When in 1982 the partners decided to diversify into white wine production, they appointed Iain Riggs (formerly of Bleasedale and Hazelmere in McLaren Vale) as winemaker and managing director. Just a year later Brokenwood's output was 70% white. Fast forward to 2003 and Riggs is still running the show (now as part-owner) but has since been joined in his winemaking duties, four years ago, by Peter-James Charteris, a New Zealander responsible for creating Yattarna for Southcorp. Charteris is now largely responsible for the winemaking at Brokenwood, especially for the whites – witness the new Forest Edge Chardonnay, entirely his creation and the subject of 'a huge amount of debate', says Riggs. 'It's a little bit different from the norm.'
Putting the finished wines together is shared between both of them: Charteris admits he'd 'rather have two minds on a blend than one'. Painting the bigger picture about the direction Brokenwood takes is also a joint effort, though here Riggs takes an important monitoring role, ensuring consistent quality and style through regional blending where appropriate.

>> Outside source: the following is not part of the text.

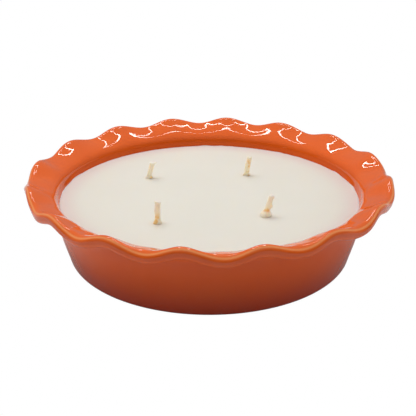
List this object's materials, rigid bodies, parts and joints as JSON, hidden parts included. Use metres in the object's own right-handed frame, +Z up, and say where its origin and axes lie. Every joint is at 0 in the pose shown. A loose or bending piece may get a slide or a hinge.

It is Riggs' intention to build on the company's success at the premium end of the market through the production of (predominantly red) single-vineyard wines. Working with the right growers is crucial if the wines are to compete at the top level. 'We visit our growers several times a year,' says Riggs. 'They're an open and friendly bunch. After the Rayner Vineyard Shiraz won a major wine award in London we did a vineyard tour and growers were only too anxious to show us what they'd been doing. They're pretty competitive. One grower virtually retrained his whole vineyard, then lost the entire crop after a poor fruit set.'
Riggs is a regular wine show judge. He is 'a huge fan of the wine show system. It's enabled the industry to learn a lot in a short space of time,' he says. 'As a result, what we've achieved in a technical sense is amazing.' But has it short-changed wine lovers by encouraging homogeneity? Riggs is scornful: 'I don't accept that at all. The wine show system is for winemakers, and is nothing to do with consumers. It demonstrates what is acceptable in terms of fruit purity and technical competence.'
Charteris also regularly judges his way through hundreds of wines at a sitting. 'You get used to it,' he says. 'It's a question of concentration.' Unlike Riggs, he accepts that the show system in the past has led to a tendency in the industry to produce copycat wines. But while 'that might have been the case a few years ago, I think we've moved away from that now,' he adds. But is it skewed against idiosyncratic winemaking? 'It'll root out idiosyncratic wines that are technically faulty – you can always learn something from that.'
So what lies ahead? 'The biggest challenge for the Australian wine industry,' says Riggs, 'is the next 10–15 years – once we've got the technical side down pat. You have to continue the momentum. Brokenwood must never stop going forward.'
Riggs discusses the possibility of a restructure for Brokenwood. 'The partners have regular soul-searching about what to do, because the partnership is getting older, but no one has yet come up with any big dollars.' In the short term, Riggs is concentrating on trying to get into new export markets and on introducing new wines. 'The domestic market is tough – mind you, so's export – but we're working on a few new wines. Take our vineyards over at Beechworth [where Brokenwood has a fruit contract on 36 hectares]. We're looking at Pinot Gris, Viognier, Sangiovese, Cabernet-Merlot and new Pinot clones – the Pinot potential there is breathtaking. And we're working on another McLaren Vale single vineyard Shiraz that's awesome, but different to the Rayner.
'Cricket Pitch has a huge following, and rightly so: it's great quality for the price. We've always taken pains to use fruit from the best areas and we'll continue to do so.'
Brokenwood has a strong hand to play. Great vineyards, small growers queuing up to become part of the Brokenwood fold, and some excellent quality wines at modest price levels. A far cry from the few cases of Cabernet-Shiraz 1973 made by three Sydney-based solicitors. Perhaps there's something to be said for slow and steady progress after all.